**** Material provided

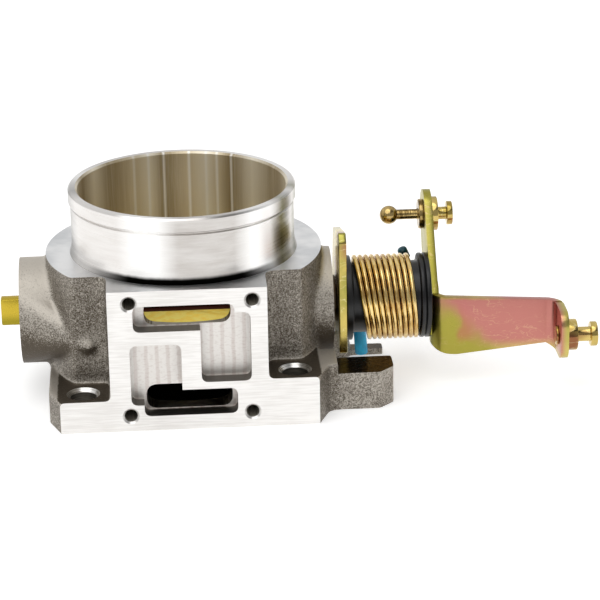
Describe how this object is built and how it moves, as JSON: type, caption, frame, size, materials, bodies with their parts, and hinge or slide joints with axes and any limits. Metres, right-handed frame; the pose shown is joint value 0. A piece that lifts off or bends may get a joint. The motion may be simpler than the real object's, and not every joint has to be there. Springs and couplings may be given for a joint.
{
  "type": "throttle body",
  "caption": "Cable-operated engine throttle body: bare cast and machined housing, butterfly plate on a cross shaft, coil return spring and zinc-plated bell-crank lever",
  "frame": {"origin": "centre of the throttle bore on the bottom face of the manifold flange", "axes": "+Z along the bore towards the air inlet, +X along the throttle shaft towards the lever, -Y towards the idle-air pad"},
  "size_m": [0.2005, 0.085, 0.0713],
  "materials": {
    "cast_aluminium": "sand-cast grey with bright machined faces",
    "bright_steel": "bright turned steel",
    "zinc_plate": "yellow zinc plated steel with a pink and green sheen",
    "plate_brass": "plain brass sheet",
    "seal_rubber": "matt black rubber",
    "black_nylon": "glossy black nylon",
    "spring_wire": "bronze-toned plated spring wire",
    "blue_sleeve": "translucent blue plastic sleeve"
  },
  "bodies": {
    "housing": {"throttle_housing": "cast_aluminium", "idle_stop_screw": "bright_steel", "idle_stop_locknut": "zinc_plate", "bearing_left_outer_race": "bright_steel", "bearing_right_outer_race": "bright_steel", "shaft_seal_left": "seal_rubber", "shaft_seal_right": "seal_rubber", "spring_bushing_left": "black_nylon", "spring_sleeve_fixed": "blue_sleeve", "return_spring": "spring_wire"},
    "throttle": {"throttle_shaft": "zinc_plate", "shaft_retaining_ring": "bright_steel", "bearing_left_inner_race": "bright_steel", "bearing_right_inner_race": "bright_steel", "throttle_plate": "plate_brass", "plate_screw_1": "bright_steel", "plate_screw_2": "bright_steel", "thrust_washer": "bright_steel", "stop_plate": "zinc_plate", "shaft_spacer": "bright_steel", "spring_bushing_right": "black_nylon", "spring_sleeve_free": "blue_sleeve", "throttle_lever": "zinc_plate", "link_ball_stud": "zinc_plate", "link_pin": "zinc_plate", "cable_stud": "zinc_plate"}
  },
  "joints": [
    {"name": "throttle_shaft_turn", "type": "hinge", "parent": "housing", "child": "throttle", "pos_m": [0, 0, 0.028], "axis": [1, 0, 0], "range_deg": [0, 78], "stiffness_Nm_per_rad": 0.4, "springref_deg": -57.3, "deforming": ["return_spring"]}
  ]
}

********

▶ [Task requirements]: Extract every line above exactly as it stands.

▶ [Task output]:
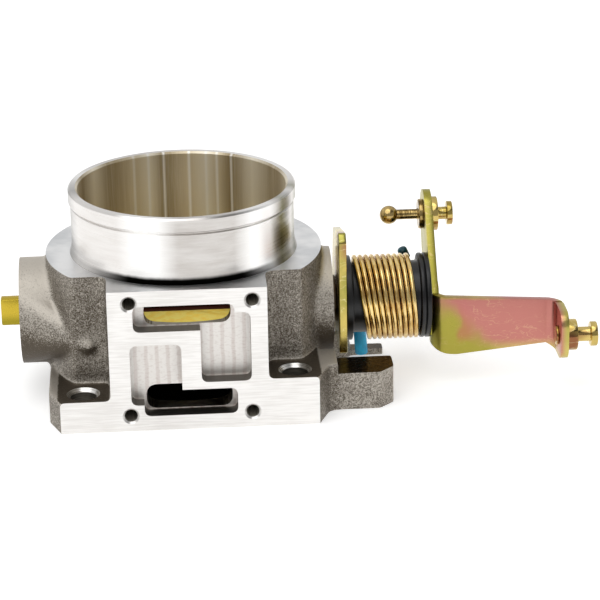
Describe how this object is built and how it moves, as JSON: type, caption, frame, size, materials, bodies with their parts, and hinge or slide joints with axes and any limits. Metres, right-handed frame; the pose shown is joint value 0. A piece that lifts off or bends may get a joint. The motion may be simpler than the real object's, and not every joint has to be there. Springs and couplings may be given for a joint.
{
  "type": "throttle body",
  "caption": "Cable-operated engine throttle body: bare cast and machined housing, butterfly plate on a cross shaft, coil return spring and zinc-plated bell-crank lever",
  "frame": {"origin": "centre of the throttle bore on the bottom face of the manifold flange", "axes": "+Z along the bore towards the air inlet, +X along the throttle shaft towards the lever, -Y towards the idle-air pad"},
  "size_m": [0.2005, 0.085, 0.0713],
  "materials": {
    "cast_aluminium": "sand-cast grey with bright machined faces",
    "bright_steel": "bright turned steel",
    "zinc_plate": "yellow zinc plated steel with a pink and green sheen",
    "plate_brass": "plain brass sheet",
    "seal_rubber": "matt black rubber",
    "black_nylon": "glossy black nylon",
    "spring_wire": "bronze-toned plated spring wire",
    "blue_sleeve": "translucent blue plastic sleeve"
  },
  "bodies": {
    "housing": {"throttle_housing": "cast_aluminium", "idle_stop_screw": "bright_steel", "idle_stop_locknut": "zinc_plate", "bearing_left_outer_race": "bright_steel", "bearing_right_outer_race": "bright_steel", "shaft_seal_left": "seal_rubber", "shaft_seal_right": "seal_rubber", "spring_bushing_left": "black_nylon", "spring_sleeve_fixed": "blue_sleeve", "return_spring": "spring_wire"},
    "throttle": {"throttle_shaft": "zinc_plate", "shaft_retaining_ring": "bright_steel", "bearing_left_inner_race": "bright_steel", "bearing_right_inner_race": "bright_steel", "throttle_plate": "plate_brass", "plate_screw_1": "bright_steel", "plate_screw_2": "bright_steel", "thrust_washer": "bright_steel", "stop_plate": "zinc_plate", "shaft_spacer": "bright_steel", "spring_bushing_right": "black_nylon", "spring_sleeve_free": "blue_sleeve", "throttle_lever": "zinc_plate", "link_ball_stud": "zinc_plate", "link_pin": "zinc_plate", "cable_stud": "zinc_plate"}
  },
  "joints": [
    {"name": "throttle_shaft_turn", "type": "hinge", "parent": "housing", "child": "throttle", "pos_m": [0, 0, 0.028], "axis": [1, 0, 0], "range_deg": [0, 78], "stiffness_Nm_per_rad": 0.4, "springref_deg": -57.3, "deforming": ["return_spring"]}
  ]
}